If teachers have covered Vietnam by May 1, they should have time in the remaining weeks of school to get all the way to the present, or at least to the 1990s, educators say.

Many educators say state testing has already helped speed up high school U.S. history teachers. In 1998, the state started giving students an End-of-Course exam in U.S. history, and it covers everything up to Vietnam.

“I know teachers get farther now than they used to,” Dr. Caffee said.

But the End-of-Course test doesn’t count in the accountability system, and the pressure for students to succeed on it is less intense.

“I think teachers didn’t worry too much about getting to Vietnam because the scores didn’t count,” Mr. Fracchia said. “Teachers still jump around and skip what doesn’t interest them.”

Fun stuff at stake

There’s likely to be a downside to teachers rushing to the Vietnam finish line. History teachers usually spend extra time on historical subjects that fascinate them, and they focus on areas that get kids fired up. Some of that could be lost.
“Folks sure don’t make it to the end of the book, but they don’t make it because they’re doing some very good things,” said Jim Kracht, associate dean of education at Texas A&M and a former state social studies official. “They’re spending more time on topics they consider important.”

Ms. Gray said she may have to cut back on an oral history project that she has assigned for years. Mr. Fracchia traditionally teaches a unit tying trends in American popular music to historical events.

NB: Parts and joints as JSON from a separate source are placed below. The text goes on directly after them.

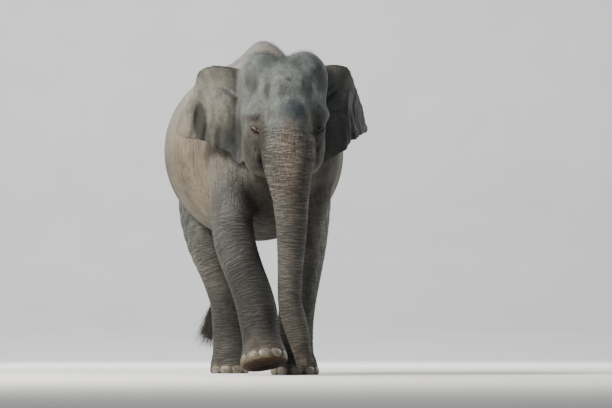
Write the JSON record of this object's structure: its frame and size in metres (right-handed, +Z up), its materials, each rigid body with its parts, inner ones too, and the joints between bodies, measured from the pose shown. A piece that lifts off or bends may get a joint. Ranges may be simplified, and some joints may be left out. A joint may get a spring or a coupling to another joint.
{
  "type": "asian elephant",
  "caption": "Life-size still model of a cow Asian elephant walking, one forefoot raised and about to land, trunk hanging.",
  "frame": {"origin": "middle of the bounding box, on the floor", "axes": "+Z up, -Y the way the elephant walks and faces, +X its own left side"},
  "size_m": [1.4368, 2.9064, 2.5098],
  "materials": {
    "skin": "matt, finely wrinkled, dry",
    "nail": "smooth, slightly worn horn",
    "eye": "wet gloss",
    "hair": "coarse bristle"
  },
  "bodies": {
    "root": {"ear_left": "skin", "ear_right": "skin", "eye_left": "eye", "eye_right": "eye", "fore_left_lower_leg": "skin", "fore_left_upper_leg": "skin", "fore_right_lower_leg": "skin", "fore_right_upper_leg": "skin", "head": "skin", "hind_left_lower_leg": "skin", "hind_left_upper_leg": "skin", "hind_right_lower_leg": "skin", "hind_right_upper_leg": "skin", "jaw": "skin", "nail_fore_left_1": "nail", "nail_fore_left_2": "nail", "nail_fore_left_3": "nail", "nail_fore_left_4": "nail", "nail_fore_left_5": "nail", "nail_fore_right_1": "nail", "nail_fore_right_2": "nail", "nail_fore_right_3": "nail", "nail_fore_right_4": "nail", "nail_fore_right_5": "nail", "nail_hind_left_1": "nail", "nail_hind_left_2": "nail", "nail_hind_left_3": "nail", "nail_hind_left_4": "nail", "nail_hind_right_1": "nail", "nail_hind_right_2": "nail", "nail_hind_right_3": "nail", "nail_hind_right_4": "nail", "neck": "skin", "tail": "skin", "tail_tuft": "hair", "torso": "skin", "trunk_lower": "skin", "trunk_middle": "skin", "trunk_root": "skin", "trunk_tip": "skin"}
  },
  "joints": []
}
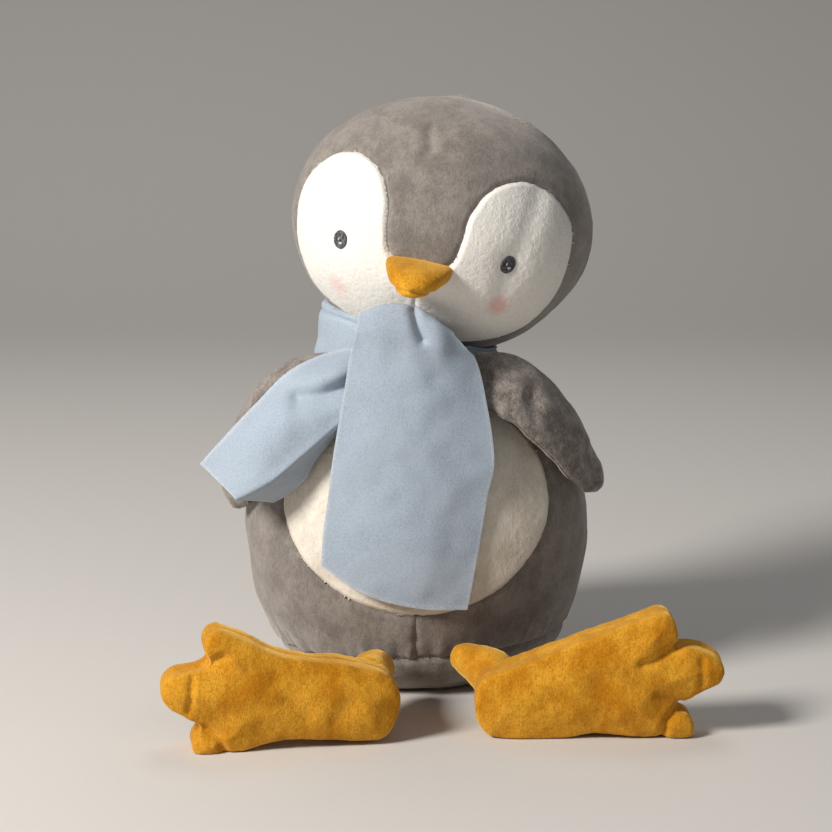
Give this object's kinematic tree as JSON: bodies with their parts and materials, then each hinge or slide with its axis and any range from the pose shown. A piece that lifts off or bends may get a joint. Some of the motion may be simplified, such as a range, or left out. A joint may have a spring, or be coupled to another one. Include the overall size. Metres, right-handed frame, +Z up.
{
  "type": "plush penguin",
  "caption": "Seated soft toy bird with a stuffed head, pear-shaped body, flipper wings, floppy legs with flat three-toed feet, and a fleece scarf tied at the neck.",
  "frame": {"origin": "middle of the flat underside that the toy sits on", "axes": "+Z up through the body to the neck, -Y the way the toy faces, +X to the right of someone who faces it"},
  "size_m": [0.2287, 0.1875, 0.249],
  "materials": {
    "grey_pile": "short velvety pile",
    "white_pile": "short dense fleece pile",
    "cream_pile": "longer brushed pile",
    "mustard_pile": "short velvety pile",
    "blue_fleece": "brushed felt-like fleece",
    "charcoal_thread": "satin stitch embroidery",
    "fibre_filling": "loose polyester fibre",
    "pellet_bag": "woven bag of plastic pellets"
  },
  "bodies": {
    "torso": {"belly_panel": "cream_pile", "base_panel": "grey_pile", "body_front_left_panel": "grey_pile", "body_front_right_panel": "grey_pile", "body_back_left_panel": "grey_pile", "body_back_right_panel": "grey_pile", "body_filling": "fibre_filling", "pellet_pouch": "pellet_bag", "scarf_collar": "blue_fleece"},
    "neck_lower": {"neck_filling_lower": "fibre_filling"},
    "neck_upper": {"neck_filling_upper": "fibre_filling"},
    "head": {"head_front_panel": "grey_pile", "head_back_left_panel": "grey_pile", "head_back_right_panel": "grey_pile", "face_left_panel": "white_pile", "face_right_panel": "white_pile", "head_filling": "fibre_filling", "beak_upper": "mustard_pile", "beak_lower": "mustard_pile", "eye_left": "charcoal_thread", "eye_right": "charcoal_thread"},
    "wing_left": {"wing_left_outer_panel": "grey_pile", "wing_left_inner_panel": "grey_pile", "wing_left_filling": "fibre_filling"},
    "wing_right": {"wing_right_outer_panel": "grey_pile", "wing_right_inner_panel": "grey_pile", "wing_right_filling": "fibre_filling"},
    "side_end": {"scarf_side_end": "blue_fleece"},
    "front_end": {"scarf_front_end": "blue_fleece"},
    "leg_left": {"leg_left_panel": "mustard_pile", "leg_left_filling": "fibre_filling"},
    "leg_right": {"leg_right_panel": "mustard_pile", "leg_right_filling": "fibre_filling"},
    "foot_left": {"foot_left_sole_panel": "mustard_pile", "foot_left_upper_panel": "mustard_pile", "foot_left_filling": "fibre_filling"},
    "foot_right": {"foot_right_sole_panel": "mustard_pile", "foot_right_upper_panel": "mustard_pile", "foot_right_filling": "fibre_filling"}
  },
  "joints": [
    {"name": "head_side_bend", "type": "hinge", "parent": "torso", "child": "neck_lower", "pos_m": [0.002, 0, 0.1392], "axis": [0, 1, 0], "range_deg": [-8, 3], "stiffness_Nm_per_rad": 0.8},
    {"name": "head_nod", "type": "hinge", "parent": "neck_lower", "child": "neck_upper", "pos_m": [0.002, 0, 0.1392], "axis": [1, 0, 0], "range_deg": [-8, 4], "stiffness_Nm_per_rad": 0.8},
    {"name": "head_turn", "type": "hinge", "parent": "neck_upper", "child": "head", "pos_m": [0.0114, -0.002, 0.1955], "axis": [0.165, 0, 0.9863], "range_deg": [-15, 15], "stiffness_Nm_per_rad": 0.3},
    {"name": "wing_left_lift", "type": "hinge", "parent": "torso", "child": "wing_left", "pos_m": [-0.036, -0.0385, 0.127], "axis": [0, 1, 0], "range_deg": [0, 45], "stiffness_Nm_per_rad": 0.05},
    {"name": "wing_right_lift", "type": "hinge", "parent": "torso", "child": "wing_right", "pos_m": [0.0345, -0.04, 0.1265], "axis": [0, -1, 0], "range_deg": [0, 50], "stiffness_Nm_per_rad": 0.05},
    {"name": "scarf_side_lift", "type": "hinge", "parent": "wing_left", "child": "side_end", "pos_m": [-0.034, -0.046, 0.133], "axis": [0, 1, 0], "range_deg": [0, 30]},
    {"name": "scarf_front_lift", "type": "hinge", "parent": "torso", "child": "front_end", "pos_m": [0, -0.05, 0.158], "axis": [-1, 0, 0], "range_deg": [0, 35]},
    {"name": "hip_left_swing", "type": "hinge", "parent": "torso", "child": "leg_left", "pos_m": [-0.015, -0.0595, 0.018], "axis": [1, 0, 0], "range_deg": [-20, 45], "stiffness_Nm_per_rad": 0.05},
    {"name": "hip_right_swing", "type": "hinge", "parent": "torso", "child": "leg_right", "pos_m": [0.018, -0.0595, 0.0185], "axis": [1, 0, 0], "range_deg": [-20, 45], "stiffness_Nm_per_rad": 0.05},
    {"name": "ankle_left_twist", "type": "hinge", "parent": "leg_left", "child": "foot_left", "pos_m": [-0.01834, -0.09988, 0.02221], "axis": [-0.1564, 0.9877, 0], "range_deg": [-30, 45], "stiffness_Nm_per_rad": 0.03},
    {"name": "ankle_right_twist", "type": "hinge", "parent": "leg_right", "child": "foot_right", "pos_m": [0.03439, -0.092, 0.01561], "axis": [0, -1, 0], "range_deg": [-30, 45], "stiffness_Nm_per_rad": 0.03}
  ]
}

“The state’s pushing us into teaching more of a survey course,” he said.

But historians who study 20th-century history say it’s important that students learn about more contemporary events in order to be properly informed members of society.

“There’s a no-man’s land between journalism and history that gets ignored,” said Michael Grow, director of the Contemporary History Institute at Ohio University. “And history courses that don’t bring events up to the present aren’t helping.”